• **What you need to do**:
Please set down exactly the lines of the listing below from the line containing "Recreate this object" through the line containing "const RIVET_FROM_CORNER = 9;", both lines included, leaving out all other lines.

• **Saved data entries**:
-- BEGIN --

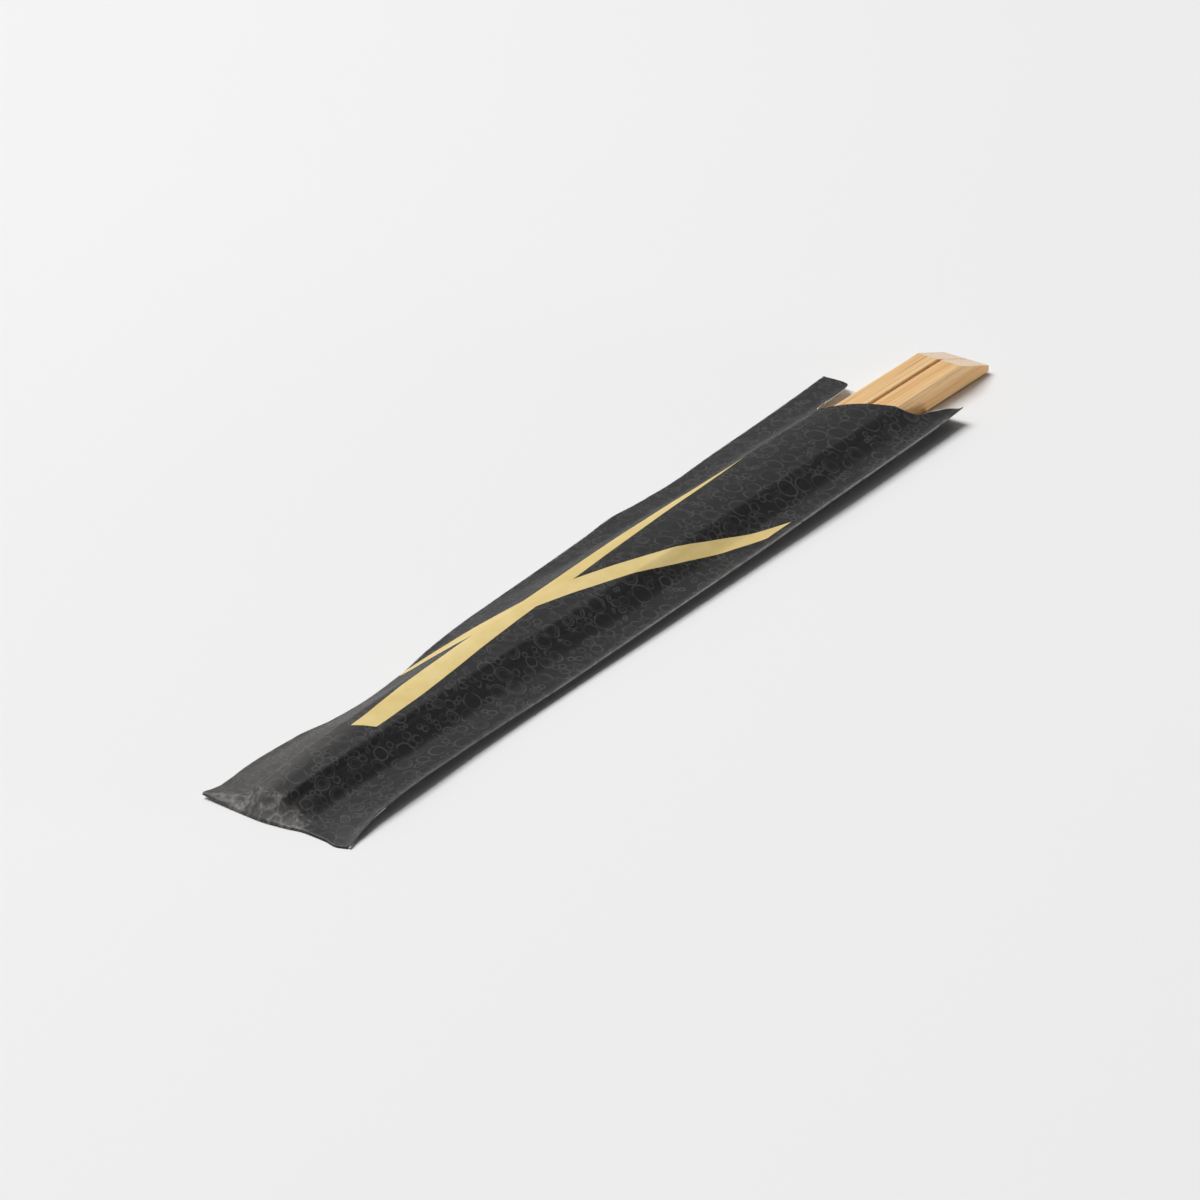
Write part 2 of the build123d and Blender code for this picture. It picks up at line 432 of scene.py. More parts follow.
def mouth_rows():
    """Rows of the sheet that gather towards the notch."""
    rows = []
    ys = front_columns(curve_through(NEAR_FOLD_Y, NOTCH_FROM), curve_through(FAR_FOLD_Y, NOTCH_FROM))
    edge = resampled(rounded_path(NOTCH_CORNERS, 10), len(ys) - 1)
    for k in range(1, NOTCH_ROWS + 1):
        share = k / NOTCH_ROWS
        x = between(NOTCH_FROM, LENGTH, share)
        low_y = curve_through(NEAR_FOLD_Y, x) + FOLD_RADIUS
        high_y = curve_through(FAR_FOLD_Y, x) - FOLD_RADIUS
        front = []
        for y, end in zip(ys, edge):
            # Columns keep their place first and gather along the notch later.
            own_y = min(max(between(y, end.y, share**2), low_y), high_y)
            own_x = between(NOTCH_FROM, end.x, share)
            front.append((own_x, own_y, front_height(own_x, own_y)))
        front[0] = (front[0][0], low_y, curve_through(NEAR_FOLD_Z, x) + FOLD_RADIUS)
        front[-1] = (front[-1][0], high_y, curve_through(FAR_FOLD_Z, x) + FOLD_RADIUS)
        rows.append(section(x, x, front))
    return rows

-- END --
-- BEGIN --

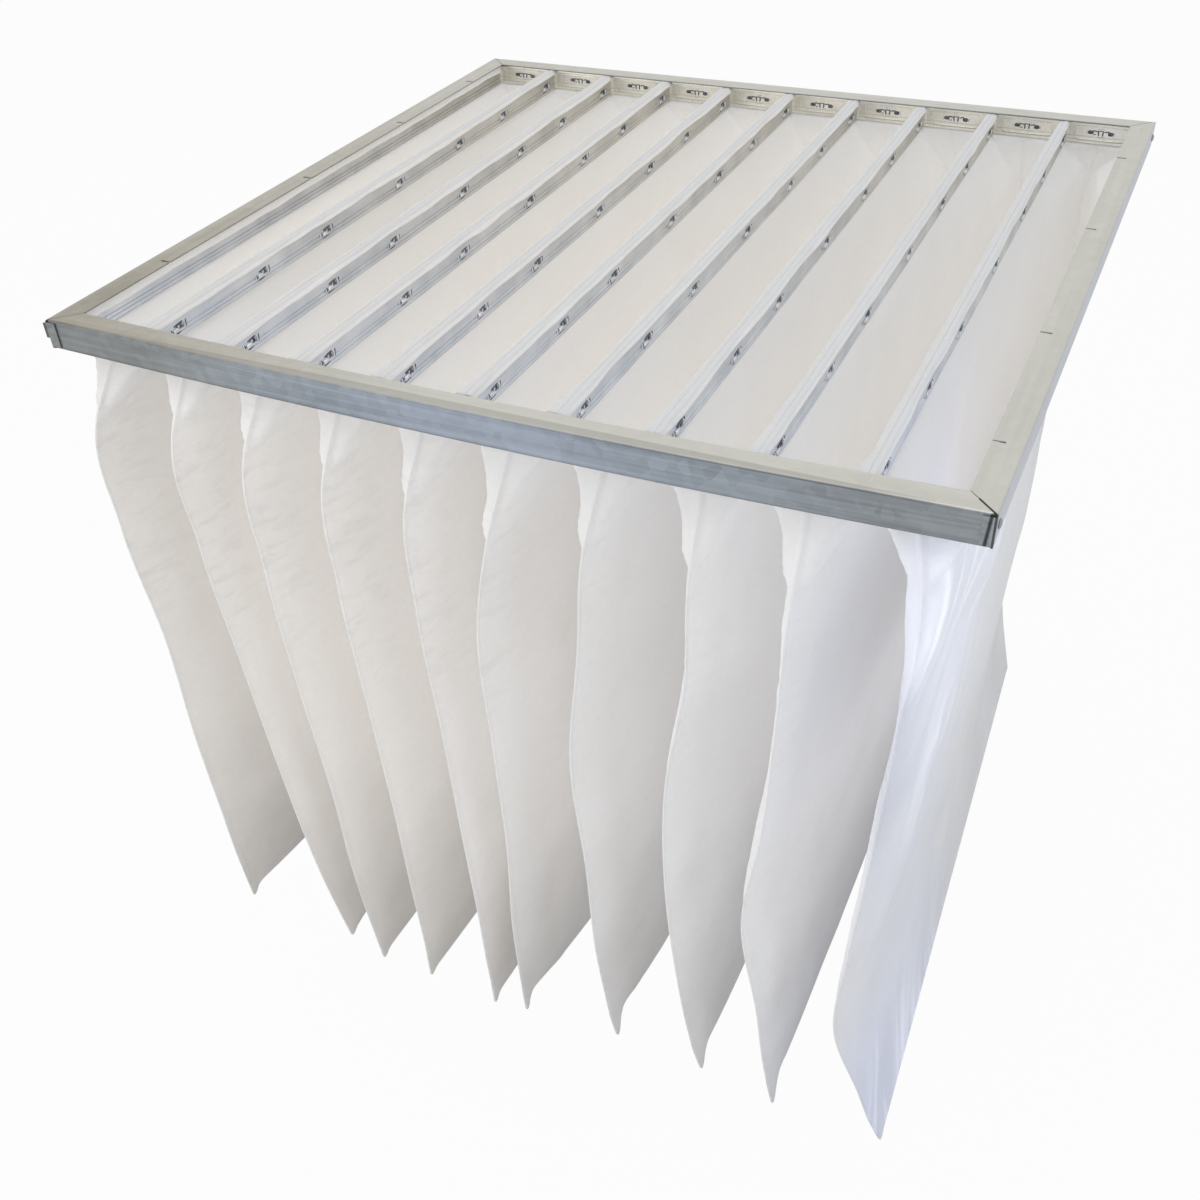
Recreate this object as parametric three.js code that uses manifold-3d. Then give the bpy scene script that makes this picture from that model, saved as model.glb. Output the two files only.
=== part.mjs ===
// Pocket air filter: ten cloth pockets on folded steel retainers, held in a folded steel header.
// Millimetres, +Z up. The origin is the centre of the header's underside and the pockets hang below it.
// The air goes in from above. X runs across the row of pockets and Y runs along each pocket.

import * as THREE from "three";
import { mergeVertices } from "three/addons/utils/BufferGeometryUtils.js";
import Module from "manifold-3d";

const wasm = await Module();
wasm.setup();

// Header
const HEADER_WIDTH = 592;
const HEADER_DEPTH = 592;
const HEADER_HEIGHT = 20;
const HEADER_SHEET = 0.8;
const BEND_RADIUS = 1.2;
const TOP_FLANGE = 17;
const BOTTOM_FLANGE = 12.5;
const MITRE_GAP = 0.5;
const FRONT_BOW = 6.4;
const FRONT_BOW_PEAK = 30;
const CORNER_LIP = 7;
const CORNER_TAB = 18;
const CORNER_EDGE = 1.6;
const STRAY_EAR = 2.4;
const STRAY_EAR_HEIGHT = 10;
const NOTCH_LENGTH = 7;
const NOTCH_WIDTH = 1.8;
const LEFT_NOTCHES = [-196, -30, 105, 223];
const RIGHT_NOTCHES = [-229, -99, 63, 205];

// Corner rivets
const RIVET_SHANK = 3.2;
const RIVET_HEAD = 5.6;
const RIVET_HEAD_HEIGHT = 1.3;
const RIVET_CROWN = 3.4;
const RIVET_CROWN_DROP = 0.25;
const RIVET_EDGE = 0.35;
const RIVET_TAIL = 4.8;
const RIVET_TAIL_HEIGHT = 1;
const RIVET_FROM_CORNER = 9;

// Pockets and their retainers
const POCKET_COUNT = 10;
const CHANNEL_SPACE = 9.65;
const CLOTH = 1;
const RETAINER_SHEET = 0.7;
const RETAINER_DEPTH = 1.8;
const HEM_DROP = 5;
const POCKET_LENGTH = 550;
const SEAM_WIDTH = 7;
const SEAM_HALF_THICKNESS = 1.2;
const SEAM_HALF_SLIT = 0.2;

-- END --

• **The response**:
Recreate this object as parametric three.js code that uses manifold-3d. Then give the bpy scene script that makes this picture from that model, saved as model.glb. Output the two files only.
=== part.mjs ===
// Pocket air filter: ten cloth pockets on folded steel retainers, held in a folded steel header.
// Millimetres, +Z up. The origin is the centre of the header's underside and the pockets hang below it.
// The air goes in from above. X runs across the row of pockets and Y runs along each pocket.

import * as THREE from "three";
import { mergeVertices } from "three/addons/utils/BufferGeometryUtils.js";
import Module from "manifold-3d";

const wasm = await Module();
wasm.setup();

// Header
const HEADER_WIDTH = 592;
const HEADER_DEPTH = 592;
const HEADER_HEIGHT = 20;
const HEADER_SHEET = 0.8;
const BEND_RADIUS = 1.2;
const TOP_FLANGE = 17;
const BOTTOM_FLANGE = 12.5;
const MITRE_GAP = 0.5;
const FRONT_BOW = 6.4;
const FRONT_BOW_PEAK = 30;
const CORNER_LIP = 7;
const CORNER_TAB = 18;
const CORNER_EDGE = 1.6;
const STRAY_EAR = 2.4;
const STRAY_EAR_HEIGHT = 10;
const NOTCH_LENGTH = 7;
const NOTCH_WIDTH = 1.8;
const LEFT_NOTCHES = [-196, -30, 105, 223];
const RIGHT_NOTCHES = [-229, -99, 63, 205];

// Corner rivets
const RIVET_SHANK = 3.2;
const RIVET_HEAD = 5.6;
const RIVET_HEAD_HEIGHT = 1.3;
const RIVET_CROWN = 3.4;
const RIVET_CROWN_DROP = 0.25;
const RIVET_EDGE = 0.35;
const RIVET_TAIL = 4.8;
const RIVET_TAIL_HEIGHT = 1;
const RIVET_FROM_CORNER = 9;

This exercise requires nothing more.